The tradition of writing letters achieved a new dimension under Ali Ibn Abi-Talib, the prophet's cousin and son-in-law and the fourth Caliph. Ali used letters in the service of two Islamic duties: tahzir (warning) and da'awah (invitation). The tahzir part consists of admonitions to all those, Muslims and non-Muslims, who might have strayed from the "right path" as traced by the Caliph. The da'awah part was a call to non-Muslims to abandon whatever faiths they had and convert to the new religion that was, in the words of the Koran, the ultimate and eternal version of "The Only Truth."

Some three centuries later it was the turn of Muhammad Ibn Hassan, the last of the 12 imams of Shi'ism, known as the "Hidden Imam," to use letter writing as a means of communicating with the outside world. The Hidden Imam, whose return Ahmadinejad regards as imminent, addressed most of his letters to Muslims in general and his most ardent partisans in particular. But, as tradition demanded, he was not prepared to settle for anything less than a full and unconditional conversion of the entirety of humanity to his version of the faith.
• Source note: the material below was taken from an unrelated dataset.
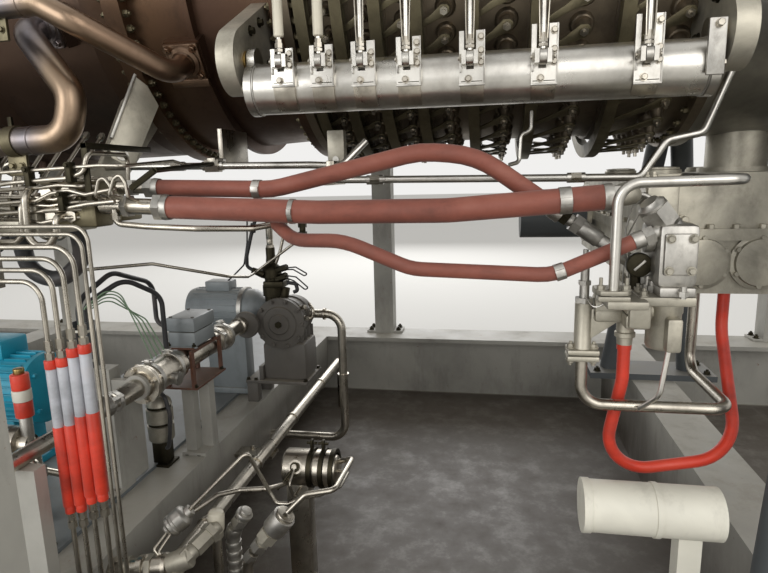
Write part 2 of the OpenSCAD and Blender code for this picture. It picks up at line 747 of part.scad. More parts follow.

FAST FORWARD to 1987, we see the late Ayatollah Ruhallah Khomeini demonstrating his own epistolary talents by writing a letter, composed in the style of the Prophet, to Mikhail Gorbachev, then the leader of the now-defunct Soviet Union.

Khomeini's letter came in response to a message sent by Gorbachev through his ambassador Vladimir Vinogradov, offering the Islamic Republic a strategic partnership with the USSR. Gorbachev wanted the Islamic Republic to help him prevent the victory of the US-backed Islamist Muhjahedin in Afghanistan. In exchange, Gorbachev would support the Islamic Republic in the face of mounting American pressure. Khomeini, however, was not interested in that kind of deal-making. As a good Muslim leader he would not be satisfied with having "something," he wanted everything. Thus he composed a letter inviting Gorbachev to convert to Islam before he could receive help in Afghanistan or anywhere else. Needless to say the Soviet leader politely declined.

IT WOULD be wrong to dismiss Ahmadinejad's letter to Bush as just another of the Islamic leader's many weird habits. It would be more prudent, and better politics, to take Ahmadinejad seriously and to try and understand him on his own terms.

Despite its many spelling and grammatical errors, and naive undergraduate style, Ahmadinejad's letter contains a crucial message: the present regime in Iran is the enemy of the current international system and is determined to undermine and, if possible, destroy it.

It would be sheer folly to dismiss that message as the product of a 50-year-old teenager's folie de grandeur.

Ahmadinejad believes that the Hidden Imam is about to return and that it is the duty of the Islamic Republic to provoke a "clash of civilizations" to hasten that return. As he asserts in his letter, Ahmadinejad also believes that the liberal democratic model of market-based capitalist societies has failed and is rejected even in its traditional homeland. Ahmadinejad has been impressed by the extent of recent riots in France in which the extreme Left provided the leadership while the Muslim sub-proletariat offered much of the muscle in the streets.

Rather than ignoring Ahmadinejad's letter, President Bush should reply to him by inviting him to abandon Khomeinism and convert to liberal democracy. For, when all is said and done, the fight over Iran today is not about real or imagined nuclear weapons; it is about the kind of Iran with which the Middle East, indeed the whole world, can feel comfortable. Ahmadinejad's letter shows that a majority of Iranians, let alone the world as a whole, cannot feel comfortable with the kind of Iran he represents.